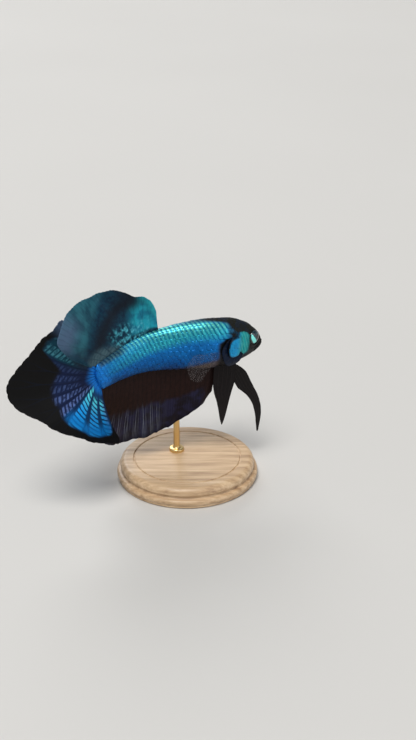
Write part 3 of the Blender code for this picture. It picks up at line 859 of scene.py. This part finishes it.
MEMBRANE_TOP, MEMBRANE_FRONT = 62, -146  # its ends, as degrees round the gill cover
MEMBRANE_DEPTH = 1.1 * MM
MEMBRANE_BEARD = 2.6 * MM
MEMBRANE_FLARE = math.radians(16)


def flank(back, up):
    """How far out the body's surface is at a height, taking what is past the back or belly as its edge."""
    top, bottom, half_width = body_size(back / STANDARD_LENGTH)
    level = np.minimum(abs(up) / np.where(up > 0, top, bottom), 0.97)
    return half_width * (1 - level**SECTION_POWER) ** (1 / SECTION_POWER)


def membrane_point(side):
    def point(u, v):
        around = np.radians(mix(MEMBRANE_TOP, MEMBRANE_FRONT, u))
        ends = np.sin(np.pi * (0.02 + 0.96 * u)) ** 1.5
        beard = np.maximum(0, -np.sin(around + math.radians(24))) ** 2
        out = v * ends * (MEMBRANE_DEPTH + MEMBRANE_BEARD * beard)
        back = GILL_BACK + (GILL_HALF_LENGTH + GAP + out) * np.cos(around)
        up = GILL_UP + (GILL_HALF_HEIGHT + GAP + out) * np.sin(around)
        left = flank(back, up) + GAP + out * math.tan(MEMBRANE_FLARE)
        return back, side * left, up

    return point


FIRST_FORK, SECOND_FORK = 0.25, 0.125  # how far a ray's branches part at each, as shares of the rays' spacing
RAGGED, ROUND_CORNER = 0.014, 0.08  # how much shorter rays are here and there, and at a fin's corners
RIDGE_HALF_WIDTH = 0.085  # of a ray, in mm


def rayed_fin(
    node, point, rays, lanes, rows, paint,
    forks=(0.32, 0.62), web=0.06, ray=0.15, wave=0.3, marked=None, spacing=None,
):
    """A fin as a thin closed sheet with raised rays that fork twice on their way to a finely notched edge.

    web and ray are the sheet's half thickness in mm between the rays and on them, and wave is how far its
    edge ripples, also in mm. marked gives the fin's own marks, and spacing says where along it each ray
    stands, if they are uneven.
    """
    place, v = grid(np.linspace(0, rays - 1, (rays - 1) * lanes + 1), np.linspace(0, 1, rows))
    u = through(list(enumerate(spacing)), 1, place) if spacing else place / (rays - 1)
    off = place - np.round(place)
    first = FIRST_FORK * ease(v, forks[0], forks[0] + 0.35)
    second = SECOND_FORK * ease(v, forks[1], forks[1] + 0.30)
    off_ray = abs(abs(abs(off) - first) - second)
    notch = NOTCH * ease(v, 0.75, 1) * np.minimum(off_ray * 4, 1) ** 2
    ragged = RAGGED * np.sin(place * 2.3 + 1) * np.sin(place * 0.9) * v
    corner = ROUND_CORNER * np.clip(1 - np.minimum(u, 1 - u) / 0.06, 0, 1) ** 2
    points = posed(*point(u, v * (1.015 - notch - abs(ragged) - corner)))
    ripple = np.sin(place * 1.15 + 4 * v) + 0.6 * np.sin(place * 2.1 - 5 * v + 1)
    points = points + sheet_normals(points) * (wave * MM * v**1.6 * ripple)[..., None]
    outward = points[:, 1] - points[:, 0]
    outward /= np.linalg.norm(outward, axis=-1, keepdims=True)
    points[:, 0] = posed(*point(u[:, 0], 0 * u[:, 0])) - outward * (FIN_ROOT + GAP)
    apart = np.linalg.norm(np.gradient(points, axis=0), axis=-1) * lanes / MM
    ridge = bump(off_ray * apart, 0, RIDGE_HALF_WIDTH)
    half = (web * mix(1.0, 0.7, v) + (ray - web) * ridge * mix(1, 0.35, v)) * MM
    half[:, -1] *= 0.5
    steps = np.linalg.norm(np.diff(points, axis=1), axis=-1)
    run = np.pad(np.cumsum(steps, axis=1), ((0, 0), (1, 0)))
    lane = np.clip(np.floor(place), 0, rays - 2)
    marks = {"ridge": ridge, "off": abs(off), "lane": lane, "across": place - lane - 0.5, "run": run / MM}
    if marked:
        marks.update(marked(u, v))
    solid, faces, bake = slab(points, half)
    doubled = {mark: np.tile(values.ravel(), 2) for mark, values in marks.items()}
    return add_piece(f"rayed_{node}", solid, faces, paint, (node,), doubled, bake)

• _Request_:
Each line of the listing above should be output exactly.

• _Result_:
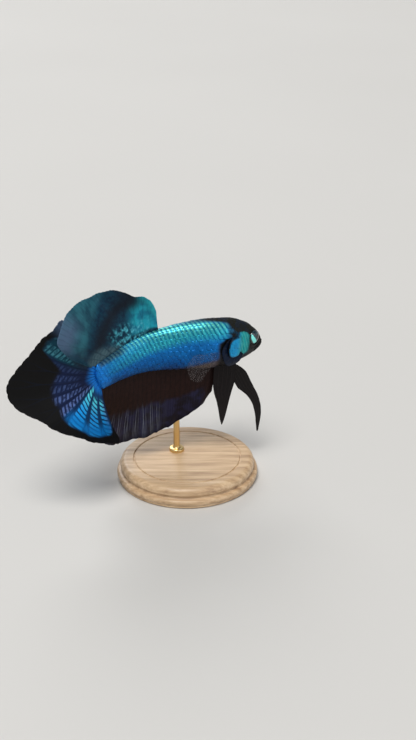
Write part 3 of the Blender code for this picture. It picks up at line 859 of scene.py. This part finishes it.
MEMBRANE_TOP, MEMBRANE_FRONT = 62, -146  # its ends, as degrees round the gill cover
MEMBRANE_DEPTH = 1.1 * MM
MEMBRANE_BEARD = 2.6 * MM
MEMBRANE_FLARE = math.radians(16)


def flank(back, up):
    """How far out the body's surface is at a height, taking what is past the back or belly as its edge."""
    top, bottom, half_width = body_size(back / STANDARD_LENGTH)
    level = np.minimum(abs(up) / np.where(up > 0, top, bottom), 0.97)
    return half_width * (1 - level**SECTION_POWER) ** (1 / SECTION_POWER)


def membrane_point(side):
    def point(u, v):
        around = np.radians(mix(MEMBRANE_TOP, MEMBRANE_FRONT, u))
        ends = np.sin(np.pi * (0.02 + 0.96 * u)) ** 1.5
        beard = np.maximum(0, -np.sin(around + math.radians(24))) ** 2
        out = v * ends * (MEMBRANE_DEPTH + MEMBRANE_BEARD * beard)
        back = GILL_BACK + (GILL_HALF_LENGTH + GAP + out) * np.cos(around)
        up = GILL_UP + (GILL_HALF_HEIGHT + GAP + out) * np.sin(around)
        left = flank(back, up) + GAP + out * math.tan(MEMBRANE_FLARE)
        return back, side * left, up

    return point


FIRST_FORK, SECOND_FORK = 0.25, 0.125  # how far a ray's branches part at each, as shares of the rays' spacing
RAGGED, ROUND_CORNER = 0.014, 0.08  # how much shorter rays are here and there, and at a fin's corners
RIDGE_HALF_WIDTH = 0.085  # of a ray, in mm


def rayed_fin(
    node, point, rays, lanes, rows, paint,
    forks=(0.32, 0.62), web=0.06, ray=0.15, wave=0.3, marked=None, spacing=None,
):
    """A fin as a thin closed sheet with raised rays that fork twice on their way to a finely notched edge.

    web and ray are the sheet's half thickness in mm between the rays and on them, and wave is how far its
    edge ripples, also in mm. marked gives the fin's own marks, and spacing says where along it each ray
    stands, if they are uneven.
    """
    place, v = grid(np.linspace(0, rays - 1, (rays - 1) * lanes + 1), np.linspace(0, 1, rows))
    u = through(list(enumerate(spacing)), 1, place) if spacing else place / (rays - 1)
    off = place - np.round(place)
    first = FIRST_FORK * ease(v, forks[0], forks[0] + 0.35)
    second = SECOND_FORK * ease(v, forks[1], forks[1] + 0.30)
    off_ray = abs(abs(abs(off) - first) - second)
    notch = NOTCH * ease(v, 0.75, 1) * np.minimum(off_ray * 4, 1) ** 2
    ragged = RAGGED * np.sin(place * 2.3 + 1) * np.sin(place * 0.9) * v
    corner = ROUND_CORNER * np.clip(1 - np.minimum(u, 1 - u) / 0.06, 0, 1) ** 2
    points = posed(*point(u, v * (1.015 - notch - abs(ragged) - corner)))
    ripple = np.sin(place * 1.15 + 4 * v) + 0.6 * np.sin(place * 2.1 - 5 * v + 1)
    points = points + sheet_normals(points) * (wave * MM * v**1.6 * ripple)[..., None]
    outward = points[:, 1] - points[:, 0]
    outward /= np.linalg.norm(outward, axis=-1, keepdims=True)
    points[:, 0] = posed(*point(u[:, 0], 0 * u[:, 0])) - outward * (FIN_ROOT + GAP)
    apart = np.linalg.norm(np.gradient(points, axis=0), axis=-1) * lanes / MM
    ridge = bump(off_ray * apart, 0, RIDGE_HALF_WIDTH)
    half = (web * mix(1.0, 0.7, v) + (ray - web) * ridge * mix(1, 0.35, v)) * MM
    half[:, -1] *= 0.5
    steps = np.linalg.norm(np.diff(points, axis=1), axis=-1)
    run = np.pad(np.cumsum(steps, axis=1), ((0, 0), (1, 0)))
    lane = np.clip(np.floor(place), 0, rays - 2)
    marks = {"ridge": ridge, "off": abs(off), "lane": lane, "across": place - lane - 0.5, "run": run / MM}
    if marked:
        marks.update(marked(u, v))
    solid, faces, bake = slab(points, half)
    doubled = {mark: np.tile(values.ravel(), 2) for mark, values in marks.items()}
    return add_piece(f"rayed_{node}", solid, faces, paint, (node,), doubled, bake)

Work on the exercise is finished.